The unilateral provocation on the part of the US took other international representatives in Venezuela by surprise, as it did the global public. It shows that the US is not concerned with sustainable democratic change in Venezuela, but rather with allowing ‘Trump’s favourite’ Rubio, who is not only Secretary of State but also National Security Advisor, head of the now-abolished development agency USAID and entrusted with drafting security guarantees for Ukraine, to prove himself militarily and strategically. How far he can go in this regard remains to be seen. Even if ‘nothing’ happens, there will be no further consequences for the US. Venezuelans, however, will suffer even more repression and militarisation. In authoritarian contexts, an external attack has always been a welcome pretext for tightening internal control.
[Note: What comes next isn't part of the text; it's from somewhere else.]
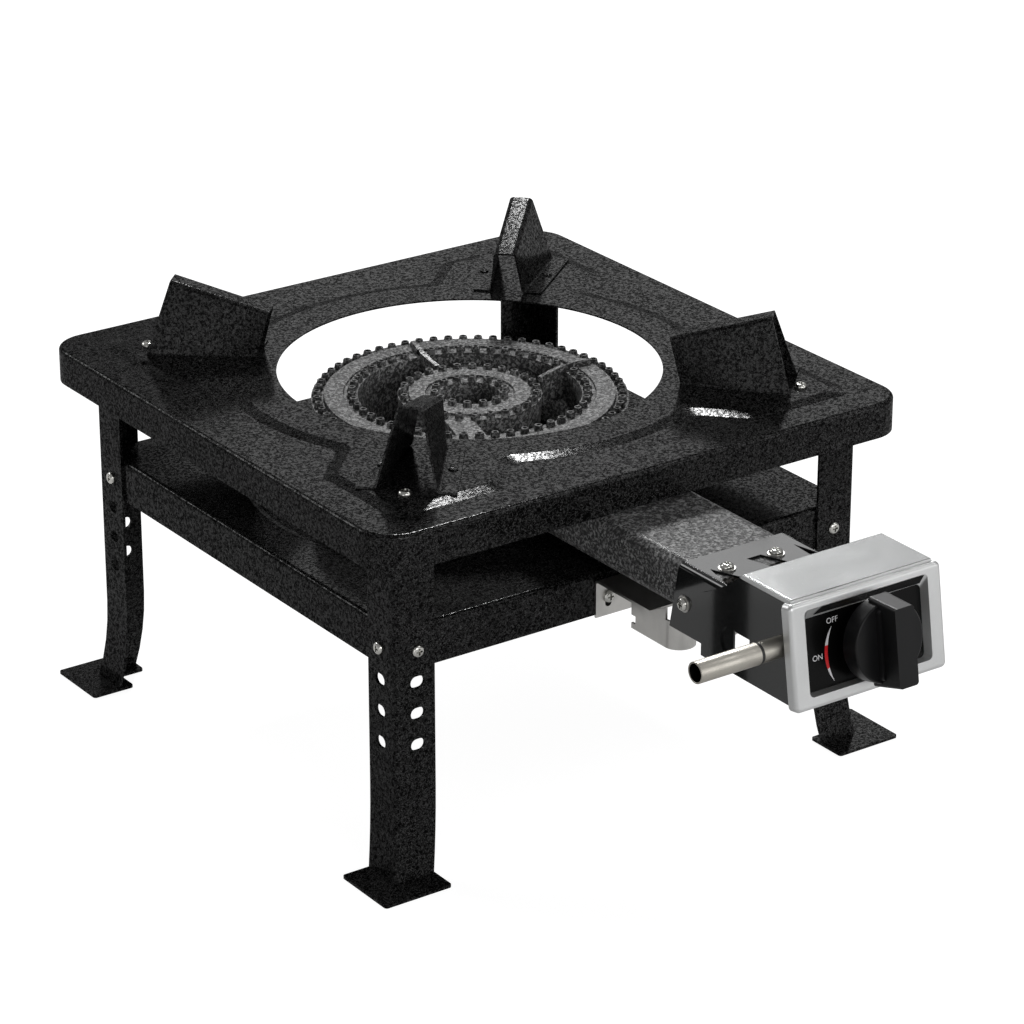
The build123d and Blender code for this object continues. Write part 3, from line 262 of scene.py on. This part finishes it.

Venezuela is no exception.
Meanwhile, regional reactions have been muted. The joint condemnation of the attack by 23 of the 33 member states of CELAC (Comunidad de Estados Latinoamericanos y Caribeños) cannot hide the fact that each state is seeking its own approach to the US. Charity begins at home. The US’ behaviour in international waters is condemned, but no head of state on the continent is standing up for the current Venezuelan leadership. However, there are also no signs of the region making any effort to (once again) promote negotiations and dialogue of any kind. As understandable as the reluctance is in view of the ultimately failed Barbados Agreement, which, in the run-up to the 2024 presidential elections, had negotiated democratic elections in exchange for the easing of sanctions under international leadership with the various political forces in Venezuela, it is also short-sighted. Even if ‘nothing’ happens, it means a lot for the region — namely, a further wave of refugees and migration and an unpredictable security risk on the continent's northern coast.